DISTRICT COURT OF APPEAL OF THE STATE OF FLORIDA
FOURTH DISTRICT
HENRY MENDEZ-MARTINEZ,
Appellant,
v.
STATE OF FLORIDA,
Appellee.
No. 4D16-3541
[December 13, 2017]
Appeal from the Circuit Court for the Nineteenth Judicial Circuit,
Martin County; Lawrence M. Mirman, Judge; L.T. Case No.
432014CF00696.
Carey Haughwout, Public Defender, and Jessica A. De Vera, Assistant
Public Defender, West Palm Beach, for appellant.
Pamela Jo Bondi, Attorney General, Tallahassee, and Jessenia J.
Concepcion, Assistant Attorney General, West Palm Beach, for appellee.
KUNTZ, J.
The Defendant appeals his conviction for attempted sexual battery on
a victim twelve years of age or older and burglary of a dwelling with an
assault or battery. He raises two issues on appeal, and we affirm as to the
first without further comment. For his second issue, he argues the court
erred when it allowed the investigating officer who interviewed him to
translate his video-taped confession while she was a witness on the stand.

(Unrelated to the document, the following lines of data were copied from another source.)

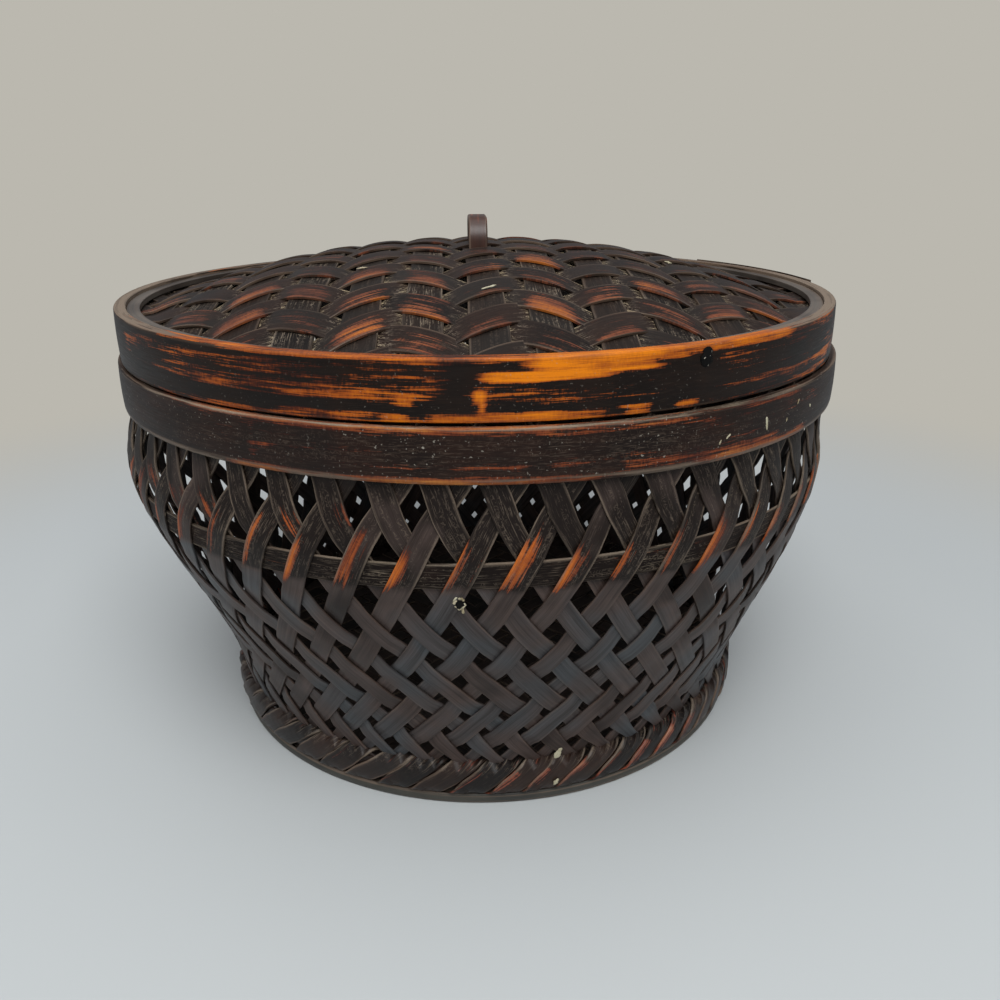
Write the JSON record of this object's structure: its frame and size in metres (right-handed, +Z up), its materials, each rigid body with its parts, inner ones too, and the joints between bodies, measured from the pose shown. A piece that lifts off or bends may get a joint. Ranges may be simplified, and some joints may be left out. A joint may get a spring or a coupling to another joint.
{
  "type": "lidded bamboo basket",
  "caption": "Round basket of split bamboo with an open diagonal weave under the rim, a narrowing foot, and a domed woven lid with a strap loop that lifts straight off.",
  "frame": {"origin": "on the floor, under the middle of the foot hoop", "axes": "+Z up out of the basket, -Y to the front as pictured, +X to the right seen from the front"},
  "size_m": [0.245, 0.245, 0.1709],
  "materials": {
    "foot_hoop": "smooth dark bamboo hoop, worn grey",
    "foot_border": "folded bamboo strips under dark lacquer, rubbed reddish at the tips",
    "base_weave": "flat bamboo strips, dark brown stain",
    "wall_strips_right": "split bamboo under thin brown lacquer, satin, worn orange near the waist",
    "wall_strips_left": "split bamboo under thin dark brown lacquer, satin",
    "waist_band": "split bamboo under thin dark brown lacquer, satin",
    "rim_outer_hoop": "bent bamboo band under near-black lacquer, rubbed golden on its top edge",
    "rim_inner_collar": "bent bamboo band under dark brown lacquer",
    "lid_outer_hoop": "bent bamboo band, near-black lacquer worn through to amber in long streaks",
    "lid_inner_hoop": "bent bamboo band under dark brown lacquer, satin",
    "lid_strips_right": "split bamboo under thin brown lacquer, worn orange on its crowns",
    "lid_strips_front_to_back": "split bamboo, grey-brown with fine fibre lines",
    "lid_strips_left": "split bamboo under thin brown lacquer, worn orange on its crowns",
    "handle_strap": "flat bamboo strap under reddish-brown lacquer, satin"
  },
  "bodies": {
    "basket": {"foot_hoop": "foot_hoop", "foot_border": "foot_border", "base_weave": "base_weave", "wall_strips_right": "wall_strips_right", "wall_strips_left": "wall_strips_left", "waist_band": "waist_band", "rim_outer_hoop": "rim_outer_hoop", "rim_inner_collar": "rim_inner_collar"},
    "lid": {"lid_outer_hoop": "lid_outer_hoop", "lid_inner_hoop": "lid_inner_hoop", "lid_strips_right": "lid_strips_right", "lid_strips_front_to_back": "lid_strips_front_to_back", "lid_strips_left": "lid_strips_left", "handle_strap": "handle_strap"}
  },
  "joints": [
    {"name": "lid_lift", "type": "slide", "parent": "basket", "child": "lid", "axis": [0, 0, 1], "range_m": [0, 0.15]}
  ]
}
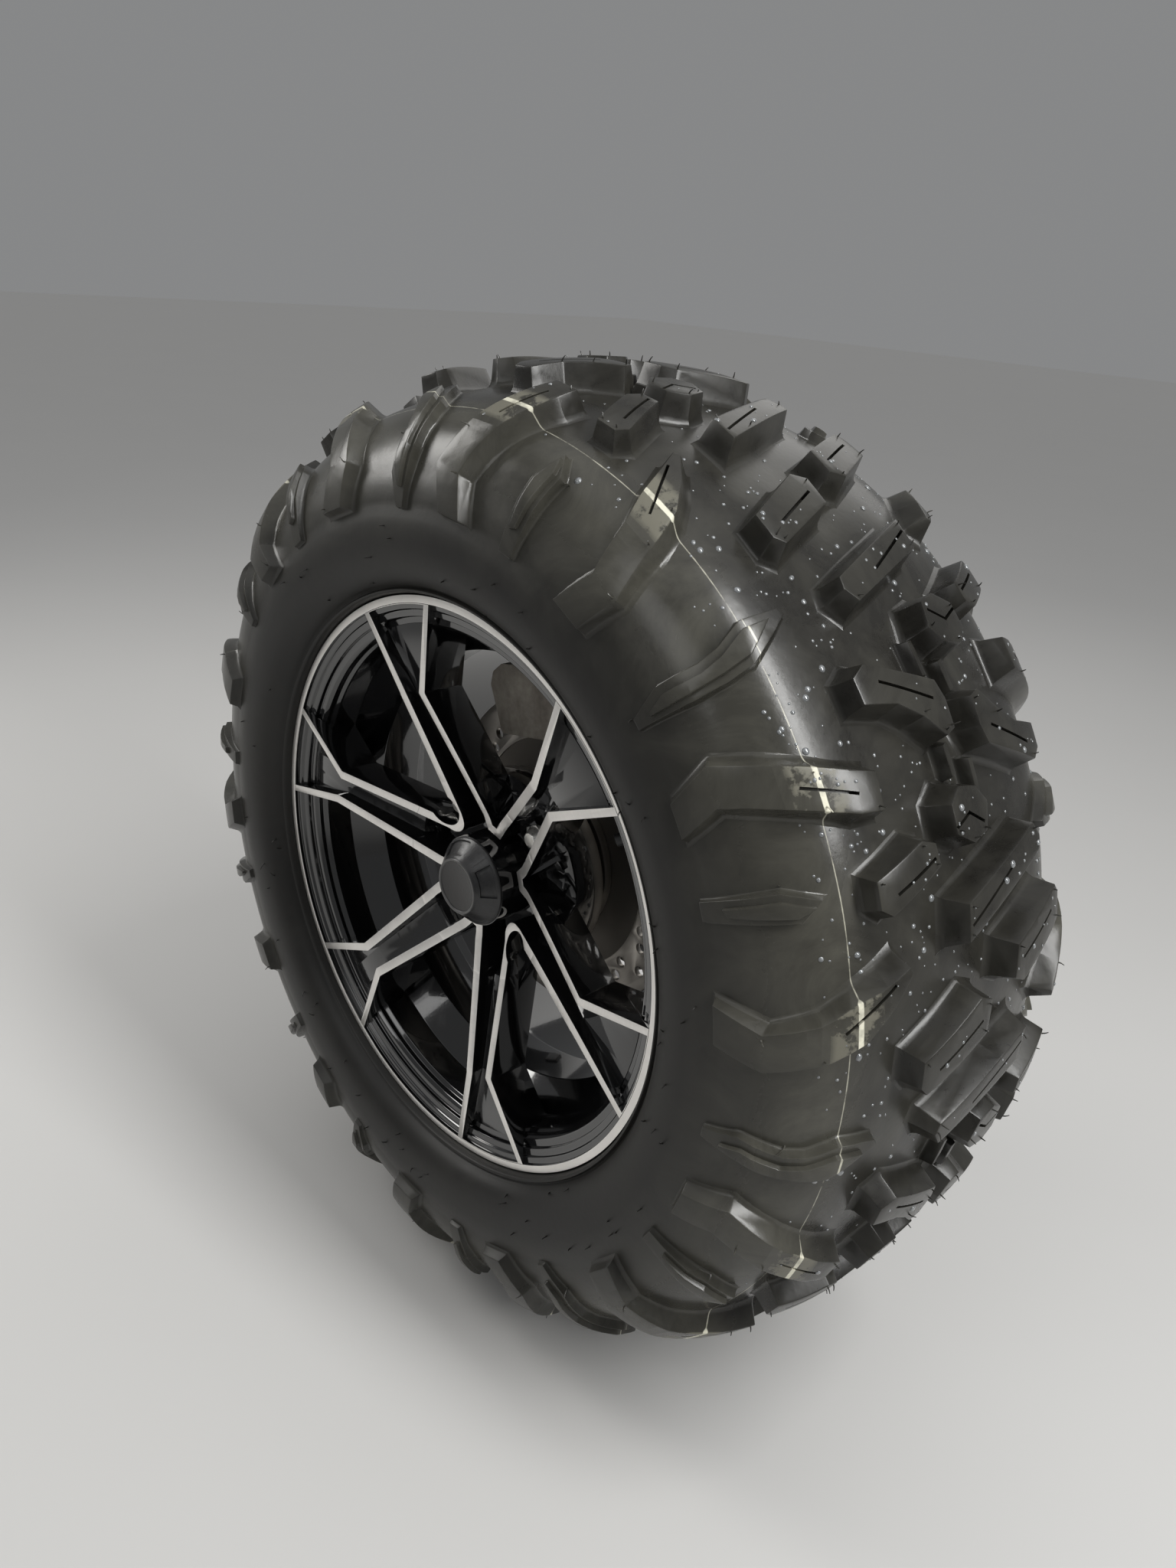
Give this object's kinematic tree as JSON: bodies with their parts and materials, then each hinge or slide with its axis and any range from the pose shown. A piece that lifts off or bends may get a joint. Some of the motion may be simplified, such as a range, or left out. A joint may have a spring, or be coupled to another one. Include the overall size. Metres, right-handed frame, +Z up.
{
  "type": "quad bike rear wheel with hub, disc brake and knuckle",
  "caption": "Left rear wheel end of a quad bike: lugged tyre on a spoked alloy rim, turning on a knuckle with arm bores, drilled brake disc and sliding caliper.",
  "frame": {"origin": "middle of the lower control arm's bore in the knuckle", "axes": "+X towards the vehicle's rear along the lower arm's bore, +Y inboard along the axle, +Z up; the wheel's outer face looks along -Y"},
  "size_m": [0.6719, 0.2816, 0.6723],
  "materials": {
    "tyre": "dark rubber with moulded lugs",
    "rim_paint": "gloss black with machined lip and rails",
    "cap_plastic": "satin charcoal plastic",
    "nut_chrome": "bright plated nuts",
    "bolt_steel": "zinc plated",
    "valve_rubber": "black rubber",
    "weight_metal": "dull grey",
    "hub_steel": "black coated",
    "bearing_steel": "ground steel",
    "disc_steel": "ground and worn by the pads",
    "knuckle_alloy": "cast, grey",
    "bush_plastic": "black plastic",
    "caliper_alloy": "cast, dusty grey",
    "bracket_iron": "dark coated",
    "pad_lining": "dark friction lining on a steel plate"
  },
  "bodies": {
    "knuckle": {"knuckle": "knuckle_alloy", "lower_sleeve": "bolt_steel", "upper_sleeve": "bolt_steel", "lower_bush_front": "bush_plastic", "lower_bush_rear": "bush_plastic", "upper_bush_front": "bush_plastic", "upper_bush_rear": "bush_plastic", "bearing_outer_race": "bearing_steel", "brake_caliper": "caliper_alloy", "caliper_bracket": "bracket_iron", "bracket_bolts": "bolt_steel", "slide_pins": "bolt_steel", "pad_outboard": "pad_lining", "pad_inboard": "pad_lining", "bleed_screw": "bolt_steel"},
    "wheel": {"tyre": "tyre", "rim_barrel": "rim_paint", "rim_centre": "rim_paint", "rim_spoke_1": "rim_paint", "rim_spoke_2": "rim_paint", "rim_spoke_3": "rim_paint", "rim_spoke_4": "rim_paint", "rim_spoke_5": "rim_paint", "rim_spoke_6": "rim_paint", "centre_cap": "cap_plastic", "lug_nut_1": "nut_chrome", "lug_nut_2": "nut_chrome", "lug_nut_3": "nut_chrome", "lug_nut_4": "nut_chrome", "wheel_stud_1": "bolt_steel", "wheel_stud_2": "bolt_steel", "wheel_stud_3": "bolt_steel", "wheel_stud_4": "bolt_steel", "valve_stem": "valve_rubber", "balance_weight": "weight_metal", "hub": "hub_steel", "bearing_inner_race": "bearing_steel", "brake_disc": "disc_steel", "disc_bolts": "bolt_steel"}
  },
  "joints": [
    {"name": "wheel_spin", "type": "hinge", "parent": "knuckle", "child": "wheel", "pos_m": [0, -0.048, 0.088], "axis": [0, 1, 0], "continuous": true}
  ]
}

We agree with the Defendant, reverse his conviction, and remand for a new
trial.
Background
After an evening out, the victim’s father and the Defendant returned to
the victim’s home to continue drinking. Eventually the victim’s father left
the residence with another friend to buy beer. The Defendant remained
on the front-porch, but he was not given permission to enter the home.
However, shortly after the victim’s father left, the victim heard the front
door open and the Defendant was soon seated on his bed, attempting to
engage in sexual acts with him. At some point, while attempting to stop
the sexual advances, the victim whispered that his father had returned
and the advances stopped. The father found the Defendant buttoning his
pants as he exited the victim’s room and the victim in tears. The father
followed the Defendant to the front porch and instructed the other friend
to hold him while he checked on the victim. The friend, using physical
force, required the Defendant to remain until the police arrived.
Sergeant Carde, from the Martin County Sheriff’s Office, was the
responding officer, and she conducted a recorded interview with the
Defendant. The interview was conducted in Spanish and lasted
approximately one-hour. The Defendant eventually admitted to certain
facts forming the basis of the charges against him. Unfortunately, the
interview was not translated into English prior to trial.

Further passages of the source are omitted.